Norwegian fishing industry body Fiskebåt has criticised proposals for wind farm development on the Goliat field off western Finnmark.
In a letter to the Ministry, Fiskebåt departmental head Espen Jacobsen points out that these wind energy plans were not included in the Ministry’s own planned study areas.
‘It is very unfortunate if ad hoc developments of wind power installations are accepted in areas that are not included in the study areas that the state has laid down as a basis. Any acceptance of such developments would in that case undermine the process for the selection of areas for which NVE has been given responsibility.

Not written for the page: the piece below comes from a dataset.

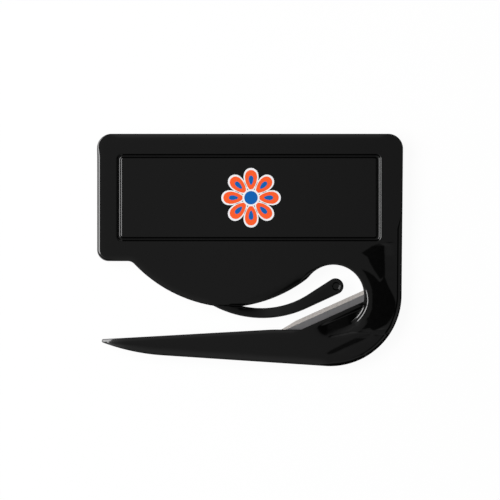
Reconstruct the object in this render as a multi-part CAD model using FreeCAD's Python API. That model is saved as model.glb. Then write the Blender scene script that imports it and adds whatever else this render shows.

In its letter to the Ministry of Oil and Energy, Fiskebåt states that it cannot be assumed that the development of this wind power plant will reduce emissions of greenhouse gases, as the installation on the Goliat field is currently already connected to power from shore. But a key aspect of this is that the area in question is located in an important spawning and migration area for capelin. This in turn has negative consequences for cod fisheries, among other factors.
‘It is a well-known fact that cod and other species follow the capelin migration, and any negative effects on the capelin migration will also have consequences for the movememts of and fishing for other species both in the area in question and for the coastal fishery,’ he stated.
‘Fiskebåt’s concern that all developments of wind power plants in Norwegian sea areas must follow a comprehensive plan, and that developments must take place in close dialogue with the fishing industry, research institutes and other specialist departments. This is crucial to ensure that fishermen are not displaced from their traditional fishing grounds, as well as to safeguard the biological diversity in our sea areas,’ Espen Jacobsen said, commenting that the proposal is for an installation consisting of five wind turbines able to produce 15 mW. The foundation of each wind turbine needs to be secured with six anchor lines with a horizontal length of 1700 metres.
‘Fiskebåt has previously been contacted by this developer and in that connection submitted our concerns in relation to the fisheries in the area,’ he said.
‘Development could have an environmentally negative consequence for fisheries, as well as a financial cost to society in that such development would be in a position to demand that costs be covered through the oil tax refund scheme. We are now asking the Ministry of Petroleum and Energy to reject any applications concerning the development of wind power plants that do not lie within the study areas NVE and others have selected as relevant for development,’ Espen Jacobsen said.